The classification system will help to provide a clear structure for tracking and locating fixed assets, as well as establishing appropriate maintenance and depreciation schedules. Proper classification of fixed assets will bring clarity to your asset management program and make it easier to manage a diverse set of assets.


Challenge: Data accuracy and integrity

Maintaining accurate and up-to-date fixed asset data can be a challenge due to human errors, data entry mistakes, and frequent environmental changes. This further can be complicated with the need to reconcile asset data across multiple systems.

Solution: Deploy a comprehensive asset management software system

Asset management software is the backbone of an effective asset management program. In the age of hosted, cloud-based software, asset management systems have become highly affordable and easy to implement. There are a lot of factors in selecting an asset management system that will best suit your objectives.

Beyond finding a reputable software developer, some considerations that are specific to your needs should include;

    • System scalability
    • Compatibility and integration with existing systems
    • Data migration
    • Configuration and customizations
    • Accessibility
    • Mobile functionality

Asset management software can be a powerful tool that can help to automate data entry processes, depreciation calculations, and maintenance schedules. System users must accurately and consistently input fixed asset data, adhering to established standards, including naming conventions, depreciation methods, and location codes. The system will need to be updated regularly to account for asset additions, moves, and retirements.

When properly maintained, it will serve as a centralized database and provide valuable insight into your fixed assets, such as location, status, maintenance needs, value.  Additional technologies, such as bar coding and RFID should also be considered and implement to compliment the system and further improve automation. System data should be regularly audited through cyclical fixed asset inventory verification and reconciliation to ensure accuracy.


Challenge: Tracking and Locating Mobile Fixed Assets

Mobile assets frequently move throughout manufacturing plants and distribution centers, making them difficult to track and locate. This leaves them prone to loss, theft, and misplacement.

Solution: Utilize RFID (Radio Frequency Identification) Technology

Passive RFID is a wireless technology utilizing electromagnetic energy that is transmitted from an RFID reader to RFID tags that are within its established range. The tags then emits a signal back to the reader, signifying that it has been located. RFID readers can be strategically installed throughout manufacturing plants and distribution centers to read RFID tags that are affixed to mobile equipment.
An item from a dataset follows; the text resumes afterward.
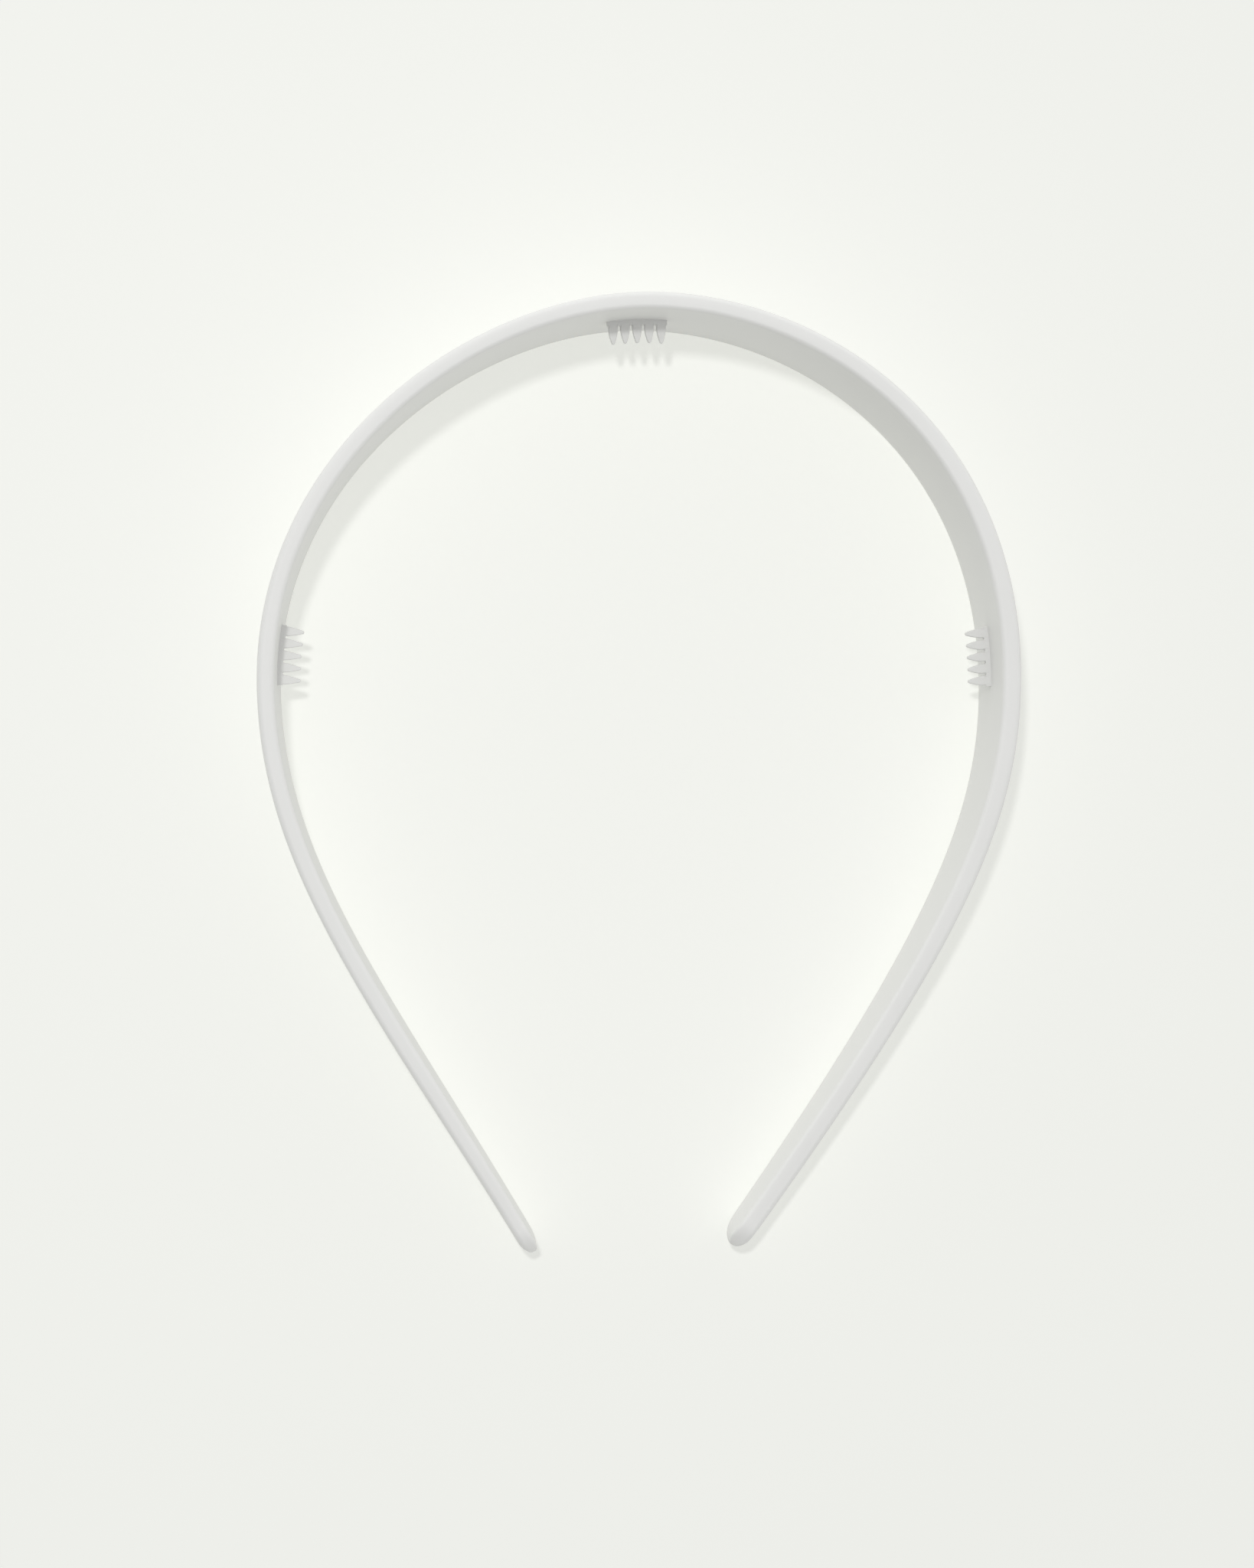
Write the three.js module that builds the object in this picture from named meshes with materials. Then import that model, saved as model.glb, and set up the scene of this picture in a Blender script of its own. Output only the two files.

As an RFID tagged asset comes within range of the reader, its location can be recorded into the asset management system, or further escalated based on user-defined criteria. This automated process can provide valuable insight into the location and status of your fixed assets. Handheld RFID readers can be used to quickly perform fixed asset inventory audits and cycle counts, as well as locate fixed assets.

When properly implemented, RFID technology offers enhanced visibility and security of fixed assets and can significantly streamline asset management processes, improving operational efficiency and productivity.


Challenge: Regulatory Compliance

Manufacturing plants must adhere to various industry-specific regulations, accounting standards, tax codes, and environmental laws. Ensuring fixed assets are compliant with these varying regulations can be time-consuming and demanding.

Solution: Establish a compliance team and conduct regular audits

Create a dedicated team responsible for monitoring and ensuring compliance with industry regulations. Regularly update compliance guidelines and conduct audits to identify and address compliance gaps.

Cyclical physical inventory verifications and reconciliation of fixed assets will ensure that asset records are current and accurate, enabling informed decision making, including proper financial reporting and asset maintenance.


Challenge: Lack of standardization

Standardization and consistency in the management of fixed assets can be challenging across multiple departments due to varying processes, responsibilities, and priorities.

Solution: Establish formal fixed asset management policies and procedures

Formally documented policies and procedures should establish standardized procedures for managing fixed assets across the asset lifecycle, including acquisition, tracking, depreciation, maintenance, and disposal. Asset management procedures should consider the specific needs of each department while maintaining consistency in core processes.


Efficient management of fixed assets plays a vital role in optimizing asset utilization, maintaining productivity and ensuring that assets are used to their maximum potential. Accurate fixed asset data empowers management to make informed decisions about repairs, replacements, and upgrades based on the real-time condition and value of assets.

Knowing the exact location and condition of assets allows for better resource allocation, reducing unnecessary purchases and rentals. Manufacturers can achieve significant cost savings through preventing loss of assets, minimizing downtime due to maintenance issues, and accurately tracking asset values.

Despite many challenges, the benefits of accurate tracking, streamlined processes, and improved decision-making make the journey towards proficient fixed asset management in manufacturing plants highly rewarding. By addressing these challenges head-on, manufacturing plants can unlock a multitude of benefits that pave the way for sustainable growth and success.